In dem der Entscheidung vom 4.11.2004 (BGHZ 161, 49) zugrunde liegenden Fall ging es um die mögliche Haftung eines vorläufigen Insolvenzverwalters, der nach der Eröffnung des Insolvenzverfahrens eine Lastschriftbuchung rückgängig gemacht hatte. Der BGH hat dazu entschieden, dass der vorläufige Insolvenzverwalter mit Zustimmungsvorbehalt berechtigt sei, die Genehmigung von Belastungsbuchungen im Einzugsermächtigungsverfahren zu verhindern, auch wenn er sachliche Einwendungen gegen die eingezogene Forderung nicht erhebe und seine Haftung aus § 826 BGB - wiederum - einen auf das Insolvenzrisiko gerichteten Vorsatz erfordere ("Gegebenenfalls handelt er, wenn er damit vorsätzlich das Ausfallrisiko der ersten Inkassostelle zuschiebt, dieser gegenüber sittenwidrig.").

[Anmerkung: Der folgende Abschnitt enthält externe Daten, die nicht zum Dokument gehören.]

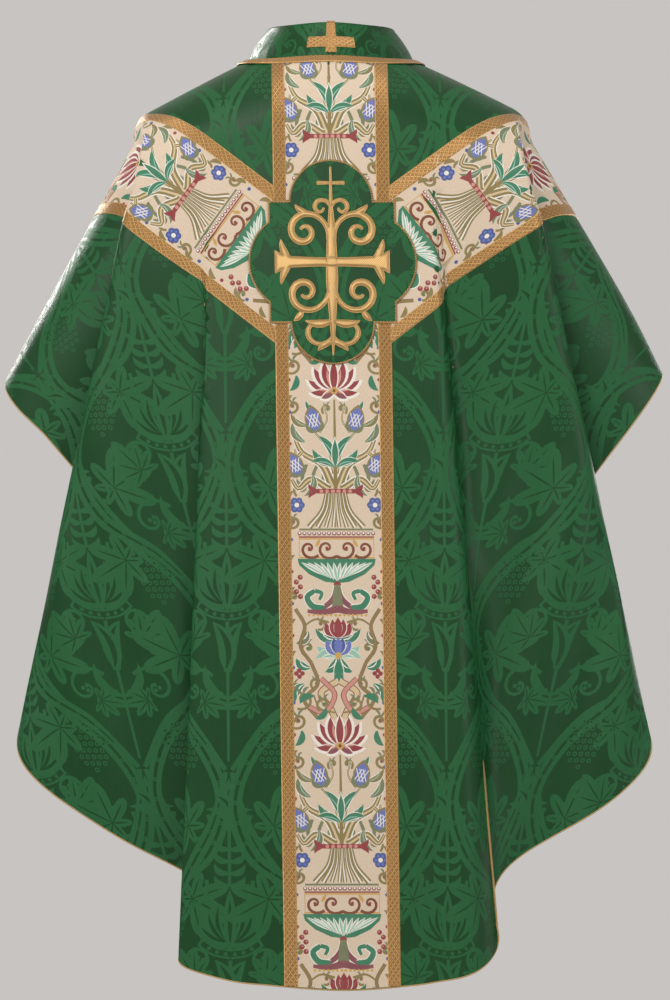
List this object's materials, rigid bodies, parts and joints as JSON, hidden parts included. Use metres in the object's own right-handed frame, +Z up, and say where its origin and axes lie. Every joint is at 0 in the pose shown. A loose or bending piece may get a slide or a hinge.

Auf die Entscheidung des BGH vom 21.4.2009 (WM 2009, 1073) kann sich die Klägerin schon deshalb nicht berufen, weil ihr die mit der vorliegenden nicht vergleichbare Konstellation einer abgesprochenen Lastschriftreiterei zugrunde lag.

Danach steht fest: Die Haftung aus § 826 BGB in den Fällen eines behaupteten Missbrauchs eines Lastschriftverfahrens kommt nur bei einem auch die Schädigung der ersten Inkassostelle umfassenden Vorsatz in Betracht. Dieser scheidet aus, wenn - wie im vorliegenden Fall - der Lastschriftschuldner von der Zahlungseinstellung, der Eröffnung des Insolvenzverfahrens oder zumindest von wirtschaftlichen Schwierigkeiten des Gläubigers keine Kenntnis hatte.

3.

Es besteht Gelegenheit zur Stellungnahme innerhalb einer Frist von drei Wochen seit Zugang dieses Beschlusses. Die Frist kann nur unter den Voraussetzungen des § 224 Abs. 2 ZPO oder mit Zustimmung des Gegners verlängert werden. Auf die Möglichkeit einer kostensparenden Rücknahme der Berufung (KV Nr. 1220, 1222 zu § 3 Abs. 2 GKG) wird hingewiesen.